DATASET EXTRACT →
────────

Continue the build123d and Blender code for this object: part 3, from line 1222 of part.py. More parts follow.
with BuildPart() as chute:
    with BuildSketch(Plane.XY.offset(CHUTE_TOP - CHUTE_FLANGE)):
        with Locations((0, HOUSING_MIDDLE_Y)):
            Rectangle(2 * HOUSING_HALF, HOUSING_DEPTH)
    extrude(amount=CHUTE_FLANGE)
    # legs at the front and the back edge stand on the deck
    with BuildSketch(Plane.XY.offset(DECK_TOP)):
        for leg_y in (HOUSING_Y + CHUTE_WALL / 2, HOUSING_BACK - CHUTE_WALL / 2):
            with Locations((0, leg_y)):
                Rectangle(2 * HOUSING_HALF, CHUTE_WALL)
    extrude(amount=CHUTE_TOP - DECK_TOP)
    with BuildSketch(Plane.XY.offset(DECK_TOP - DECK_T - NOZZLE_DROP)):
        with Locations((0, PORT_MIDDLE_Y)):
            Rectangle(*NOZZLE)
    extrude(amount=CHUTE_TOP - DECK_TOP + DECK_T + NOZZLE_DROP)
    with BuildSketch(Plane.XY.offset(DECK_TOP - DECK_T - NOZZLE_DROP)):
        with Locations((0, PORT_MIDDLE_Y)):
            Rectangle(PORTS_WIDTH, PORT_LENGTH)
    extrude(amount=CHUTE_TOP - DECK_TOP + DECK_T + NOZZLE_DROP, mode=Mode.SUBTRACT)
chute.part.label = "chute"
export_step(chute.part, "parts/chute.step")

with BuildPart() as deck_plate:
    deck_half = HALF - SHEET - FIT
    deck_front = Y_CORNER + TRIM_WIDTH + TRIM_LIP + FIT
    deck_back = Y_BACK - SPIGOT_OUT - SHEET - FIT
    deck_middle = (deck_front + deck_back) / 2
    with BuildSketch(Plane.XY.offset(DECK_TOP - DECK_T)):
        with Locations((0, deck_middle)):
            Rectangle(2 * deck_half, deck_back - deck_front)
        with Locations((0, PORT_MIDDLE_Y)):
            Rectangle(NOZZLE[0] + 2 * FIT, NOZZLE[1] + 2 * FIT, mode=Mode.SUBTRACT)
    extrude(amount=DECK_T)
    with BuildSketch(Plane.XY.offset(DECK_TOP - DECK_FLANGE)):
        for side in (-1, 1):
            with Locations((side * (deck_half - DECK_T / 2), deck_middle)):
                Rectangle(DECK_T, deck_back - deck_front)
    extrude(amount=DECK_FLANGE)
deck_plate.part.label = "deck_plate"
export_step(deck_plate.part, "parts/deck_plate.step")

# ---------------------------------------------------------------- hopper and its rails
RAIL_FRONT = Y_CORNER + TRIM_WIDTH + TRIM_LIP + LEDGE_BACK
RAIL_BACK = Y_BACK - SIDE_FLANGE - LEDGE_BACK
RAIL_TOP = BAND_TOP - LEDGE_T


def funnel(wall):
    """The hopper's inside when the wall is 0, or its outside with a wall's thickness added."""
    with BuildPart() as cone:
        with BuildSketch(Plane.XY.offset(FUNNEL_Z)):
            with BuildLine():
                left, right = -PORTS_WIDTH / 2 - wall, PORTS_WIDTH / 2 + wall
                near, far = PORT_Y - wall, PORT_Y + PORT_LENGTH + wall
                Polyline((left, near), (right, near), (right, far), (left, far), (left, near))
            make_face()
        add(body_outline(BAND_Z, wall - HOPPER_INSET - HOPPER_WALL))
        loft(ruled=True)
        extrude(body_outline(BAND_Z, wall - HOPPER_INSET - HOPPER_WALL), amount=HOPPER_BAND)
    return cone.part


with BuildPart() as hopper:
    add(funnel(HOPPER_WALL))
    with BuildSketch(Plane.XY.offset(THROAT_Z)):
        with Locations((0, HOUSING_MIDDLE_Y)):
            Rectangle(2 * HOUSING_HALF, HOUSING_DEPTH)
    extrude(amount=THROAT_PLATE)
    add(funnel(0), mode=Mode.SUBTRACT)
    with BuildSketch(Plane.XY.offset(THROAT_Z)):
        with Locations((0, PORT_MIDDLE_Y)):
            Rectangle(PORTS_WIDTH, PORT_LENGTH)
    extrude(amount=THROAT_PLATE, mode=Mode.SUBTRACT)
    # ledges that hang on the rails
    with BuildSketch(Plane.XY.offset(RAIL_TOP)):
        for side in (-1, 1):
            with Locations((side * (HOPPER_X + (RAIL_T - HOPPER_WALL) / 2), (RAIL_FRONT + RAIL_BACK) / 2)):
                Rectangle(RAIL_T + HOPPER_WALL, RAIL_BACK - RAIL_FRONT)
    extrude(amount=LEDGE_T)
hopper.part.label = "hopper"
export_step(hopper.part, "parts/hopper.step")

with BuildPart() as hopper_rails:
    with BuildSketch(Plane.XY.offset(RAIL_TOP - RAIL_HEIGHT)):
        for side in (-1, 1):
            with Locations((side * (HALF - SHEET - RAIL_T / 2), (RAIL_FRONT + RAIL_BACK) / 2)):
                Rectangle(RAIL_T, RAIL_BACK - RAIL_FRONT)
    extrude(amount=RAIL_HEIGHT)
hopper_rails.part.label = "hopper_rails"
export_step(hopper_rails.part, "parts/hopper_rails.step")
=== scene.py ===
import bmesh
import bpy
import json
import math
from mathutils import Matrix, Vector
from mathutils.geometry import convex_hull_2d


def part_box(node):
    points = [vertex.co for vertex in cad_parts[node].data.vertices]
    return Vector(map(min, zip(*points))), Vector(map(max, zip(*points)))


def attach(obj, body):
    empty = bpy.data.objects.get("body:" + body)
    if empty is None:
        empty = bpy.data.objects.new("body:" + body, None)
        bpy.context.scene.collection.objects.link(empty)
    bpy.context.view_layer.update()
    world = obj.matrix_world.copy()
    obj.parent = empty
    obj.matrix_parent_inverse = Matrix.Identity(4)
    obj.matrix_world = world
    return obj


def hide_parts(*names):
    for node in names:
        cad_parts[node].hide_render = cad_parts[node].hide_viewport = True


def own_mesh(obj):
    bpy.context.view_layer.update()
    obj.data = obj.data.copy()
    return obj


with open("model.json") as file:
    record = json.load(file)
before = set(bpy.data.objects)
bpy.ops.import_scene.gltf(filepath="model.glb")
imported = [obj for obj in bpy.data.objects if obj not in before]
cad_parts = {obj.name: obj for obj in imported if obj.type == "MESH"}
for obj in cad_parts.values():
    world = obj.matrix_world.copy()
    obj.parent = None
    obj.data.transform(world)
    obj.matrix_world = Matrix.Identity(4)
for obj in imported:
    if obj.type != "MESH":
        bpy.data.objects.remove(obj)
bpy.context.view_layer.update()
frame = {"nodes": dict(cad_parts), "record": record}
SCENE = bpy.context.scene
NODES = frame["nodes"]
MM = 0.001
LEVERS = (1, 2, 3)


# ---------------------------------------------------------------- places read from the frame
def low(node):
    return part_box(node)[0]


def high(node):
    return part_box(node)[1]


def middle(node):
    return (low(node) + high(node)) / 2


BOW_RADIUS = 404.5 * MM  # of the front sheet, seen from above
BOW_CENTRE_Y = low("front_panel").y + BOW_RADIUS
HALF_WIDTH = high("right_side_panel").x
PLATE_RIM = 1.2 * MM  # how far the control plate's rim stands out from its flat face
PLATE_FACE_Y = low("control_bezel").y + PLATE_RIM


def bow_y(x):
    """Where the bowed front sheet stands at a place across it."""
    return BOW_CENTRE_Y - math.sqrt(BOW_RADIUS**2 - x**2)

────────

WORK REQUIRED → Starting at the line that contains "extrude(amount=RAIL_HEIGHT)" and ending at the line that contains "bpy.context.scene.collection.objects.link(empty)", repeat each line exactly, both ends included, and nothing else.

EXERCISE RESPONSE →
    extrude(amount=RAIL_HEIGHT)
hopper_rails.part.label = "hopper_rails"
export_step(hopper_rails.part, "parts/hopper_rails.step")
=== scene.py ===
import bmesh
import bpy
import json
import math
from mathutils import Matrix, Vector
from mathutils.geometry import convex_hull_2d


def part_box(node):
    points = [vertex.co for vertex in cad_parts[node].data.vertices]
    return Vector(map(min, zip(*points))), Vector(map(max, zip(*points)))


def attach(obj, body):
    empty = bpy.data.objects.get("body:" + body)
    if empty is None:
        empty = bpy.data.objects.new("body:" + body, None)
        bpy.context.scene.collection.objects.link(empty)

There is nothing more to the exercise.